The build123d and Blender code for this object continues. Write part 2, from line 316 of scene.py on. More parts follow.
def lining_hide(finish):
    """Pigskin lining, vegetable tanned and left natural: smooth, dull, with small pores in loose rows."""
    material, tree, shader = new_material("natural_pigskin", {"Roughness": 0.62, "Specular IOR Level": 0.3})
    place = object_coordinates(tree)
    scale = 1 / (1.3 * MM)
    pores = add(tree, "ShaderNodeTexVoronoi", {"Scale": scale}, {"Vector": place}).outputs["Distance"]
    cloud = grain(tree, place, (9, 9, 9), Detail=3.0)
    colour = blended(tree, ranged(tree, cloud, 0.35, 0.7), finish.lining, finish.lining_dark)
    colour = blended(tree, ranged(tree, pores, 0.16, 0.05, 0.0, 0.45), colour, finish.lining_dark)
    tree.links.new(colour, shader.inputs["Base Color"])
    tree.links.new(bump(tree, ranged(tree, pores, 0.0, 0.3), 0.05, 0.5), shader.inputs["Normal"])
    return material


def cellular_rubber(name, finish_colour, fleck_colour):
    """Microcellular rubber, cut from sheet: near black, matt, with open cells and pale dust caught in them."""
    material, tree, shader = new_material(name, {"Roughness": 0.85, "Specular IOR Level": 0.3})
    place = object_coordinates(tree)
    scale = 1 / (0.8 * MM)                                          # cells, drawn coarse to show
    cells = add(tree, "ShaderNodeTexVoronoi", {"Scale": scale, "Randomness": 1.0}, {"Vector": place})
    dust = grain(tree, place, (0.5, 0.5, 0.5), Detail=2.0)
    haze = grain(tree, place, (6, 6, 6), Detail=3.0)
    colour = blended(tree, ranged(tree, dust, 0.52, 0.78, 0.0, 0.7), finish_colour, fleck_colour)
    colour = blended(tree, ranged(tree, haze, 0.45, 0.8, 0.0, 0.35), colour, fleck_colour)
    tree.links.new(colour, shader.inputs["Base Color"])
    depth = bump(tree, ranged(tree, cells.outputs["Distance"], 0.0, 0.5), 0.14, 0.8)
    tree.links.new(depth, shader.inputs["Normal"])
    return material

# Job
Using the listing above, retype each line exactly.

# Exercise result
The build123d and Blender code for this object continues. Write part 2, from line 316 of scene.py on. More parts follow.
def lining_hide(finish):
    """Pigskin lining, vegetable tanned and left natural: smooth, dull, with small pores in loose rows."""
    material, tree, shader = new_material("natural_pigskin", {"Roughness": 0.62, "Specular IOR Level": 0.3})
    place = object_coordinates(tree)
    scale = 1 / (1.3 * MM)
    pores = add(tree, "ShaderNodeTexVoronoi", {"Scale": scale}, {"Vector": place}).outputs["Distance"]
    cloud = grain(tree, place, (9, 9, 9), Detail=3.0)
    colour = blended(tree, ranged(tree, cloud, 0.35, 0.7), finish.lining, finish.lining_dark)
    colour = blended(tree, ranged(tree, pores, 0.16, 0.05, 0.0, 0.45), colour, finish.lining_dark)
    tree.links.new(colour, shader.inputs["Base Color"])
    tree.links.new(bump(tree, ranged(tree, pores, 0.0, 0.3), 0.05, 0.5), shader.inputs["Normal"])
    return material


def cellular_rubber(name, finish_colour, fleck_colour):
    """Microcellular rubber, cut from sheet: near black, matt, with open cells and pale dust caught in them."""
    material, tree, shader = new_material(name, {"Roughness": 0.85, "Specular IOR Level": 0.3})
    place = object_coordinates(tree)
    scale = 1 / (0.8 * MM)                                          # cells, drawn coarse to show
    cells = add(tree, "ShaderNodeTexVoronoi", {"Scale": scale, "Randomness": 1.0}, {"Vector": place})
    dust = grain(tree, place, (0.5, 0.5, 0.5), Detail=2.0)
    haze = grain(tree, place, (6, 6, 6), Detail=3.0)
    colour = blended(tree, ranged(tree, dust, 0.52, 0.78, 0.0, 0.7), finish_colour, fleck_colour)
    colour = blended(tree, ranged(tree, haze, 0.45, 0.8, 0.0, 0.35), colour, fleck_colour)
    tree.links.new(colour, shader.inputs["Base Color"])
    depth = bump(tree, ranged(tree, cells.outputs["Distance"], 0.0, 0.5), 0.14, 0.8)
    tree.links.new(depth, shader.inputs["Normal"])
    return material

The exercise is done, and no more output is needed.